El problema de esta tesis es que la madurez del puñado de combatientes del 3 de mayo no debía casi nada a la acción de los grupúsculos. En la plaza Maubert y la calle Écoles, donde también había habido bronca, eran los «macarras» del «Roméo Club» situado en la esquina del bulevar Saint Germain con la calle Saint Jacques, los que habían dirigido el cotarro; y nadie podría afirmar sin desternillarse que lo habían hecho influenciados por la propaganda de los grupúsculos. En lo que atañe a los escasos universitarios y estudiantes de secundaria que intervinieron, estos eran, salvo un puñado de excepciones, adversarios declarados de los grupúsculos leninistas.
1. La palabra utilizada en el texto es voiture pie, un vehículo de color negro y blanco usado por la policía [N. de la T.].
2. Archivos privados.
3. Cita de Rioux y Backmann, L’explosion de Mai, p. 114.

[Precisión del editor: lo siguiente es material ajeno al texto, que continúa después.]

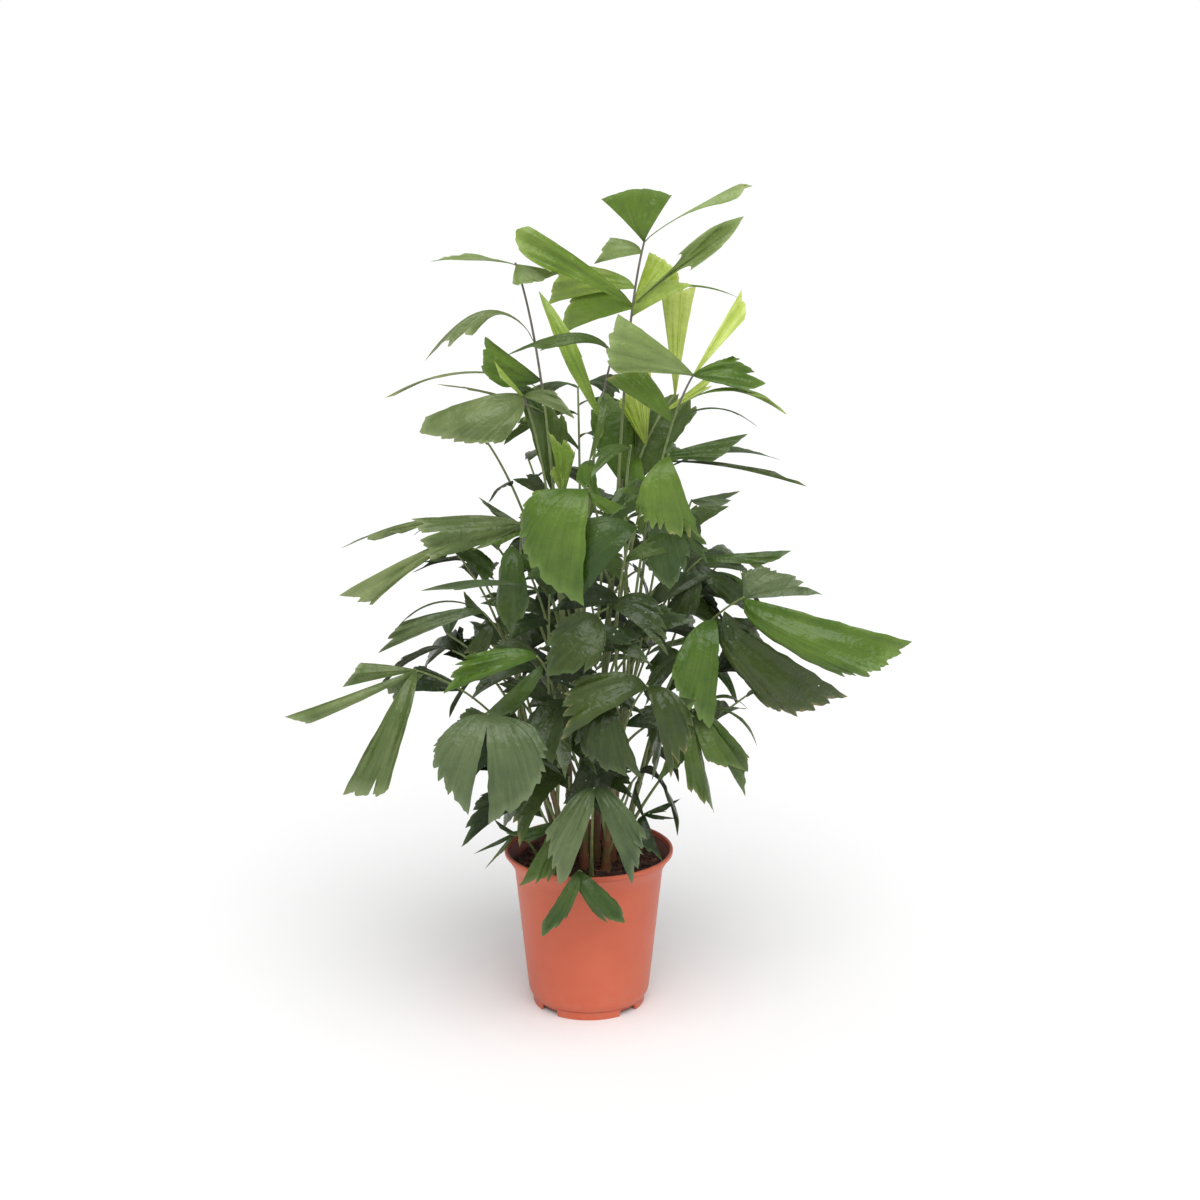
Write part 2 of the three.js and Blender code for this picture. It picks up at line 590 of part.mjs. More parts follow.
function leafSamples(frame) {
  const width = frame.length * Math.abs(frame.leaflet.spread) * degrees;
  const rows = Math.ceil(frame.length / sampleStep);
  const columns = Math.max(1, Math.ceil(width / sampleStep));
  const samples = [];
  for (let row = 1; row <= rows; row += 1) {
    for (let column = 0; column <= columns; column += 1) {
      samples.push({ point: leafPoint(frame, column / columns, row / rows), room: leafRoom });
    }
  }
  return samples;
}

// A thin blade: rows of points from its root to its tips, on both faces, joined round the edge.
function leafSolid(frame) {
  const narrow = frame.leaflet.plain || Math.abs(frame.leaflet.spread) < narrowSpread;
  const steps = frame.length > longLeaf && !frame.leaflet.plain ? longRows : shortRows;
  const rows = [narrow ? [0, 1] : [0.5], ...steps.map(() => (narrow ? [0, 1] : [0, 0.5, 1]))];
  const half = Math.max(leafThickness, frame.length * leafThicknessShare) / 2;
  const front = [];
  const back = [];
  rows.forEach((parts, row) => parts.forEach((part) => {
    const point = leafPoint(frame, part, row === 0 ? 0 : steps[row - 1]);
    front.push(point.clone().addScaledVector(frame.face, half));
    back.push(point.addScaledVector(frame.face, -half));
  }));
  const skin = [];
  const left = [];
  const right = [];
  let first = 0;
  for (let row = 0; row + 1 < rows.length; row += 1) {
    const next = first + rows[row].length;
    const spare = rows[row + 1].length - rows[row].length;
    for (let column = 0; column + 1 < rows[row + 1].length; column += 1) {
      const near = first + Math.max(0, column - spare);
      skin.push([near, next + column, next + column + 1]);
      if (spare === 0) skin.push([near, next + column + 1, near + 1]);
    }
    left.push([first, next]);
    right.unshift([next + rows[row + 1].length - 1, next - 1]);
    first = next;
  }
  const last = rows.at(-1).map((part, column) => first + column);
  const edge = [...left, ...last.slice(1).map((corner) => [corner - 1, corner]), ...right];
  if (narrow) edge.push([1, 0]);
  const offset = front.length;
  const faces = [...skin, ...skin.map(([a, b, c]) => [a + offset, c + offset, b + offset])];
  edge.forEach(([a, b]) => faces.push([b, a, a + offset], [b, a + offset, b + offset]));
  const inward = frame.leaflet.spread < 0;
  const index = faces.flatMap(([a, b, c]) => (inward ? [a, c, b] : [a, b, c]));
  return toSolid(indexed([...front, ...back].flatMap((point) => point.toArray()), index));
}

// Finds a stalk a clear way out from its foot, or nothing.
function placeStalk(frond) {
  const foot = frond.soil ? 'soil' : canes[frond.cane].name;
  const own = [foot, frond.name];
  const curves = stalkShifts.flatMap((shift) => stalkTurns.map((turn) => stalkCurve(frond, turn, shift)));
  const curve = curves.find((option) => isClear(stalkSamples(option), own));
  if (!curve) return null;
  fill(stalkSamples(curve), frond.name);
  return { frond, curve, foot, frames: [] };
}

// A leaflet turns a little to keep clear of other fronds, and is left out where it can't.
function placeLeaflets(placed, leaflets) {
  for (const leaflet of leaflets) {
    const root = stalkPoint(placed.curve, Math.min(leaflet.share, lastShare));
    const frames = leafTurns.map((turn) => leafFrame(placed.frond, leaflet, root, turn));
    const frame = frames.find((option) => isClear(leafSamples(option), [placed.frond.name]));
    if (frame) {
      fill(leafSamples(frame), placed.frond.name);
      placed.frames.push(frame);
    }
  }
}

// The smaller leaflets lower down a stalk, inside the crown.
function innerLeaflets(placed, order) {
  seed = firstSeed + (order + backFrondCount) * seedStep;
  const start = placed.curve.v0;
  const bearing = Math.atan2(placed.frond.tip[1] - start.y, placed.frond.tip[0] - start.x);
  return innerShares.map((share, step) => drawLeaf(innerLeaf, share, bearing, (step + order) % 2 ? 1 : -1));
}

function buildFrond(placed) {
  const whole = addAll([stalkSolid(placed.curve), ...placed.frames.map(leafSolid)]);
  const holder = placed.frond.soil ? soilClearance : caneClearances.get(placed.foot);
  const geometry = toGeometry(largestPiece(whole.subtract(holder)));
  addMesh(placed.frond.name, geometry, toneColours[placed.frond.tone], 0.5);
}

addMesh('pot', makePot(), potColour, 0.45);
addMesh('soil', makeSoil(), soilColour, 0.95);

const caneClearances = new Map();
for (const cane of canes) {
  addMesh(cane.name, ringSolid(caneRings(cane)), caneColour, 0.55);
  caneClearances.set(cane.name, toSolid(ringSolid(caneRings(cane, caneClearance))));
  fillCane(cane);
}
const soilSlab = new THREE.BoxGeometry(2 * lipRadius, 2 * lipRadius, soilSlabDepth);
soilSlab.translate(0, 0, soilTop + seatGap - soilSlabDepth / 2);
const soilClearance = toSolid(soilSlab);

// The pot's lip and wall keep leaves off them.
const potGuard = [];
for (let height = 0; height <= potHeight; height += sampleStep) {
  const radius = height > neckHeight ? lipRadius : neckRadius;
  for (let turn = 0; turn < 2 * Math.PI; turn += sampleStep / lipRadius) {
    potGuard.push({ point: fromBearing(turn, radius, height), room: potRoom });
  }
}
fill(potGuard, 'pot');

// The seen side's fronds are placed whole first, then the far side's, and the inner leaflets between.
const front = frontFronds.map(placeStalk);
front.forEach((placed) => placeLeaflets(placed, placed.frond.leaflets));
const back = [];
for (let index = 0; index < backFrondCount; index += 1) {
  for (const swing of backSwings) {
    const placed = placeStalk(backFrond(index, swing));
    if (placed) {
      back.push(placed);
      break;
    }
  }
}
front.forEach((placed, order) => {
  if (!placed.frond.soil) placeLeaflets(placed, innerLeaflets(placed, order));
});
back.forEach((placed) => placeLeaflets(placed, placed.frond.leaflets));
[...front, ...back].forEach(buildFrond);

export default group;
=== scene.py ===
import math

import bpy
import numpy as np
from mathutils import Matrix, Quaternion, Vector


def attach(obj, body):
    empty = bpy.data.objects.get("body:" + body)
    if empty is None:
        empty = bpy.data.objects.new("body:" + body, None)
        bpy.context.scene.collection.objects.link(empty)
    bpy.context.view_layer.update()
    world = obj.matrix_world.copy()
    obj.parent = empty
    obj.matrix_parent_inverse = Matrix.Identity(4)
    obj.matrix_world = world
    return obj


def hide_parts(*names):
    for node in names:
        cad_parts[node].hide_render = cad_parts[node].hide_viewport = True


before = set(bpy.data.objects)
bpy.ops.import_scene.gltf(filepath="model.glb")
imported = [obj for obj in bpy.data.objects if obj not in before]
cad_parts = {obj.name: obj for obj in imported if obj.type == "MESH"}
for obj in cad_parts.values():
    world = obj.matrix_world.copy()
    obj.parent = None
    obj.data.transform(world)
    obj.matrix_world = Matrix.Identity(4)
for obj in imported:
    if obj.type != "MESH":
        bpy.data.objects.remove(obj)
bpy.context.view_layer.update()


# The studio is a sheet of white paper on the ground, with a white room round it. A very broad
# softbox hangs high in front of the plant and a little to its right. None of it is the plant's.
CAMERA_PLACE = (0.016, -2.8, 1.277)
CAMERA_PITCH = 13.74
CAMERA_LENS = 62.52
CAMERA_SENSOR = 36
PAPER_SIDE = 60
PAPER_COLOUR = (0.9, 0.9, 0.9, 1)
PAPER_GRAIN = 0.0002
ROOM_COLOUR = (1, 1, 1, 1)
ROOM_LIGHT = 0.5
ROOM_SEEN = 1.0
SOFTBOX_STRENGTH = 2.6
SOFTBOX_ANGLE = 60
SOFTBOX_TILT = (33, 5)


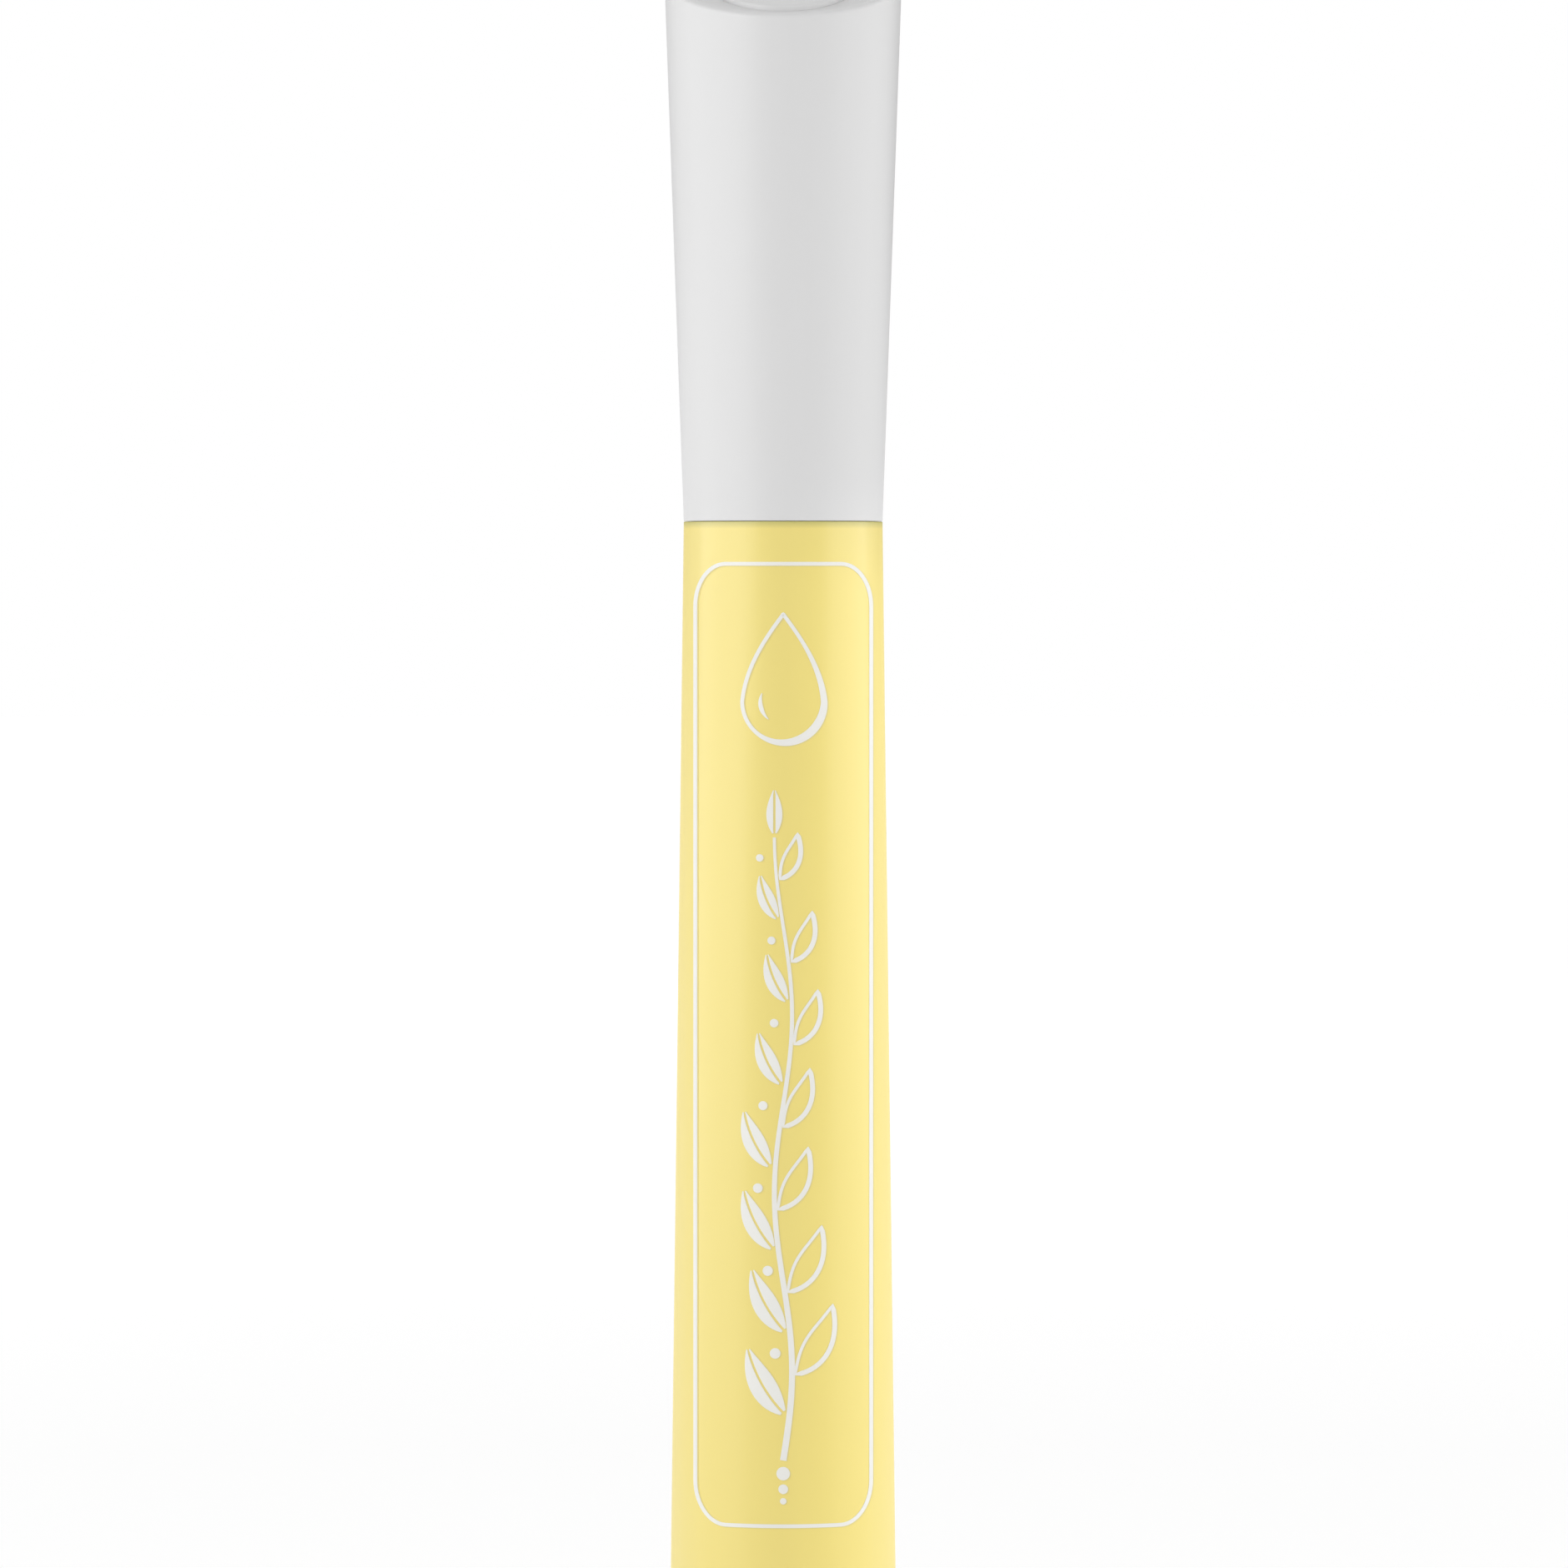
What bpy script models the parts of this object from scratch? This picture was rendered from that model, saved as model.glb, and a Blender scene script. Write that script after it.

4. Fundador de la librería Le vielle taupe en 1965, militante durante algún tiempo de Socialismo o Barbarie y después de Poder Obrero, una de sus escisiones, Pierre Guillaume se convirtió años más tarde en una de las principales referencias del negacionismo en Francia (N. del E.).
5. Daniel Bensaïd y Henri Weber, Mai 68, une répétition générale, p. 112.